Soltanto la fantasia, nel calcio, è in grado di spezzare l'equilibrio. Il football è uno sport anarchico: basta un'iniziativa personale - vincente - per far crollare miriadi di schemi tattici. Valentino Lazaro è l'eleganza barocca del pallone: ha corsa, gamba, intensità, altresì un'ottima gestione della sfera di cuoio. Con la quale combina quel che vuole; spesso, cose buone. La palla è l'amore del bello, come nella filosofia greca. E la sua perfezione s'incarna nella forma tonda: quando la fai rimbalzare, non ti tradisce mai. Lazaro è un ossimoro: gestisce questo strumento così esemplare in un modo che solo lui sa. Il suo stile di gioco è come i suoi capelli: ammirandolo, trovare una spiegazione logica o una simmetria è pressoché impossibile. Si può soltanto restare a bocca aperta. Come dinnanzi ad un'opera barocca. Purché lo spettacolo sia garantito: ha dipinto calcio in Germania, sulla corsia destra con la maglia dell'Hertha. Tanta qualità, sette assist e tre gol in trentuno presenze. Ha giocato, una volta ogni due settimane, sul prato dello Stadio Olimpico di Berlino. Che alla Nazionale italiana ha portato piuttosto bene nella sua storia: non soltanto la vittoria del Mondiale nel 2006, ma anche delle Olimpiadi esattamente settant'anni prima. Sconfiggendo, in finale, l'Austria. E, allora, sarà proprio il caso di edificarlo un ponte dal punto di vista calcistico tra questi due Paesi.
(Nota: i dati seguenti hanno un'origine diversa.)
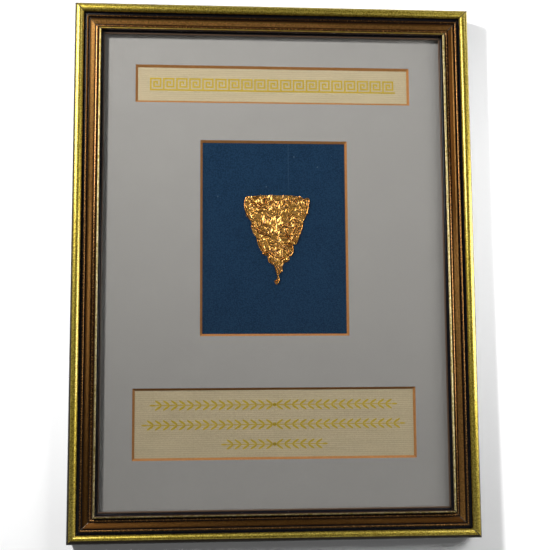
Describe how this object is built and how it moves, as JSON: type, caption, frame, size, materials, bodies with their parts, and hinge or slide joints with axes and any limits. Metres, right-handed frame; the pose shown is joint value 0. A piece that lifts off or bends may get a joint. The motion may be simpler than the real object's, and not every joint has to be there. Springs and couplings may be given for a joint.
{
  "type": "gold diadem leaf in a glazed display frame",
  "caption": "Crumpled gold leaf with a hooked stem on a blue card, behind a bevelled mat and glass in a gold and copper picture frame that lies on its back.",
  "frame": {"origin": "middle of the back plane, on the surface that the frame lies on", "axes": "+Z out of the picture, towards the viewer; +Y up the picture; +X to the right of the picture"},
  "size_m": [0.241, 0.3206, 0.0167],
  "materials": {
    "moulding": "gilt bead with dark specks, black lacquered grooves, satin copper band and ridges, bare wood at the back",
    "glass": "clear, polished",
    "mat_board": "warm grey, fine toothed face, orange-brown core at the bevels",
    "label_card": "cream laid paper",
    "blue_card": "dark blue, fine grain, matt",
    "beaten_gold": "crumpled beaten gold, satin to bright, brown in the creases",
    "hardboard": "brown hardboard, matt",
    "steel": "dull plated"
  },
  "bodies": {
    "root": {"rail_top": "moulding", "rail_bottom": "moulding", "rail_left": "moulding", "rail_right": "moulding", "glass": "glass", "mat": "mat_board", "top_label": "label_card", "bottom_label": "label_card", "blue_card": "blue_card", "leaf": "beaten_gold", "back_board": "hardboard", "point_1": "steel", "point_2": "steel", "point_3": "steel", "point_4": "steel", "point_5": "steel", "point_6": "steel", "point_7": "steel", "point_8": "steel"}
  },
  "joints": []
}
Al ritorno dalla sosta, Lazaro dovrà cimentarsi nel proseguimento della sua corsa lungo i campi di Appiano Gentile. Per poter dire la sua anche in campo, davanti a una folla che l'acclama. Per tentare di rivelarsi all'altezza della maglia dell'Internazionale. Cosa non facile, specie se in panchina c'è quello là. Che un secondo posto non lo tollera.